Infinite Conflict
- Publishers: Gemini Systems, Inc.
- Genres: play-by-mail
- Languages: English
- Playing time: Fixed
- Materials required: Instructions, order sheets, turn results, paper, pencil
- Media type: Play-by-mail or email

= Infinite Conflict =

Play-by-mail game

Infinite Conflict is a play-by-mail game that was published by Gemini Systems.

==Gameplay==
Infinite Conflict is a space-based play-by-mail game that was published by Gemini Systems, Inc. of Miami, FL. It was human-moderated and open-ended with Easy–Medium difficulty.

Players explored the Quadrant to defeat their adversaries. Players role-played one of seven species (e.g., human, insect) and navigated fleets of up to twelve types of ships on a simple map. The basic combat system limited options while fighting.

In 1987, the publisher began an annual award for the Greatest Empire of Infinite Conflict. Criteria included production, amount of colonies, "growth rate, new discoveries, fulfilled quests, and many others".

==Reception and commentary==
Jim Gould reviewed Infinite Conflict in The Space Gamer No. 76. Gould commented that "If you are tired of long turnaround time and want a good, simple shoot-'em-up space game, Infinite Conflict may well be your cup of tea. If you're more frugal or patient, or if you like knowing everything about a game before playing it, you shouldn't touch it."
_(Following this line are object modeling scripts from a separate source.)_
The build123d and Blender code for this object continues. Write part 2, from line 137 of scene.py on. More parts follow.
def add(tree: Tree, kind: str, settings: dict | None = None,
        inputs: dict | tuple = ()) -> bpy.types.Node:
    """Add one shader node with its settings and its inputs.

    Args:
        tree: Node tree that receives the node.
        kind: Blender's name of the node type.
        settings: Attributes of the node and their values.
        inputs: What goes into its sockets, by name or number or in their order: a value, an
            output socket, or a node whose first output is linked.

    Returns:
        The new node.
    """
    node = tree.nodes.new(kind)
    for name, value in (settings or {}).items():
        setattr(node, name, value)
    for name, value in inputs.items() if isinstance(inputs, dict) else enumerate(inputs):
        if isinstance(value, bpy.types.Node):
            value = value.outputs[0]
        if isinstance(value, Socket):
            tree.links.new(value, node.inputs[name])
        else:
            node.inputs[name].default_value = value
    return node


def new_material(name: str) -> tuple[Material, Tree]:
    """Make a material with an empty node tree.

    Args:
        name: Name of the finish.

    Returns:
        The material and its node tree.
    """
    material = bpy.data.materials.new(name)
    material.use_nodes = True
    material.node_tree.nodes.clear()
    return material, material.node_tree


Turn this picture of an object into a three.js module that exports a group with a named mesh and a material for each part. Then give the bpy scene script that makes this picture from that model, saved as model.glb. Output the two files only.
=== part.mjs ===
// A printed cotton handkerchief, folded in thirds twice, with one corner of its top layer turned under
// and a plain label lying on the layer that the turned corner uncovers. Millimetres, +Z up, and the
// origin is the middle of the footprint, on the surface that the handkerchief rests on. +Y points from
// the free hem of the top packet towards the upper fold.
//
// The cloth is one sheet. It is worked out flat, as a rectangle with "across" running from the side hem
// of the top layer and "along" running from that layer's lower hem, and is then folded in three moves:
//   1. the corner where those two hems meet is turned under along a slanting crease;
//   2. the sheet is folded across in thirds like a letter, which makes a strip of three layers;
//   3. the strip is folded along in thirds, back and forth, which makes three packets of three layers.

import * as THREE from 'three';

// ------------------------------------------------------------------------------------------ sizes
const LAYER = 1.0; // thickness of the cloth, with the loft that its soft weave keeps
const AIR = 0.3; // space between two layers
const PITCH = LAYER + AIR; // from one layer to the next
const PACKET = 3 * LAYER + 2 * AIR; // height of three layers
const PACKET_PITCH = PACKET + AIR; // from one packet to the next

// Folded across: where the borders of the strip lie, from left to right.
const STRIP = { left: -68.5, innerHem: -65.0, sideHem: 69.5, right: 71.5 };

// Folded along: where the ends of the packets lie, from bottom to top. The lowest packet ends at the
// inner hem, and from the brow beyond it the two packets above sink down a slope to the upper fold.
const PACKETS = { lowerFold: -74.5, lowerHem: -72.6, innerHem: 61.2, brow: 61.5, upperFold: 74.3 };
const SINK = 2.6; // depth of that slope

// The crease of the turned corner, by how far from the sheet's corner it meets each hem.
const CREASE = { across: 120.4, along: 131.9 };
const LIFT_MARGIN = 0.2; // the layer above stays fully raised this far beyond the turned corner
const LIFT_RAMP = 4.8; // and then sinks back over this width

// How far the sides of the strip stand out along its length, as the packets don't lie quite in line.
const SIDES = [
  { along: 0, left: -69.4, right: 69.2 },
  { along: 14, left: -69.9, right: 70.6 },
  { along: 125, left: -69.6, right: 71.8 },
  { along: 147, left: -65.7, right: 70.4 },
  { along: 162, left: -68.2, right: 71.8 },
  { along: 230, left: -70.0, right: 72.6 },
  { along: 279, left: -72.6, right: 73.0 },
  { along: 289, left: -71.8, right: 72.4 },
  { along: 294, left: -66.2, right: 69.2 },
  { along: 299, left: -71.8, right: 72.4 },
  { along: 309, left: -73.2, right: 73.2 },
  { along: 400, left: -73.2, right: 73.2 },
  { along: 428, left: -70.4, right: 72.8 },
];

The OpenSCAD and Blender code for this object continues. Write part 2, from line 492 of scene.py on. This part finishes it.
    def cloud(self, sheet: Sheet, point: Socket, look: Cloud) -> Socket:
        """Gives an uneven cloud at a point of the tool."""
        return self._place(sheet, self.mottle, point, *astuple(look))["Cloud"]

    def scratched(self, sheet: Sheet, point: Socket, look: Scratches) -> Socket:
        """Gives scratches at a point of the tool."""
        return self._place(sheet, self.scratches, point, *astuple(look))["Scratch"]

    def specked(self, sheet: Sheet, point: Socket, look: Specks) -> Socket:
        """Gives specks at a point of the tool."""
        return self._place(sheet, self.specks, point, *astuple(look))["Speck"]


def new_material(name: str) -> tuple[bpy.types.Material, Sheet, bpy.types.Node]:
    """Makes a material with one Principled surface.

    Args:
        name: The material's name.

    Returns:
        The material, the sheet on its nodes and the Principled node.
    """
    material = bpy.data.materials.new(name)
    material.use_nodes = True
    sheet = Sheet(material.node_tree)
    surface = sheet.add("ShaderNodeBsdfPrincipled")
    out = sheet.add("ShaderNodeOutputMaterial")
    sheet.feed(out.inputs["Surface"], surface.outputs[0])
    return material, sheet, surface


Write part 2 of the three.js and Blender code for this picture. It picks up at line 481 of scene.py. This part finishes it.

A reviewer in a 1984 issue of Gaming Universal rated the game at two of five stars, or "mediocre". He stated that it had "average action and occasional atmosphere", while its theme was similar to many contemporary space-based games. Game minuses included multiple requirements and limitations of species. Gamemaster narration was a plus.

In the September–October 1986 issue of Paper Mayhem, Infinite Conflict tied for 7th through 9th place in its Best PBM Games of 1986 list along with Galaxy: Alpha and Quest of the Great Jewels. Its publisher, Gemini Systems Inc. tied for 7th through 11th place in the Best PBM Company of 1986 list with Adventure Systems, Game Systems Inc, Graaf Simulations, and World Campaigns. Gemini Systems Inc gamemaster Roger Hart also tied for 7th through 11th place in the Best GM of 1986 list.

The July–August 1987 issue of Paper Mayhem included a fiction story about a starfighter pilot from the game's Kysuurian Empire.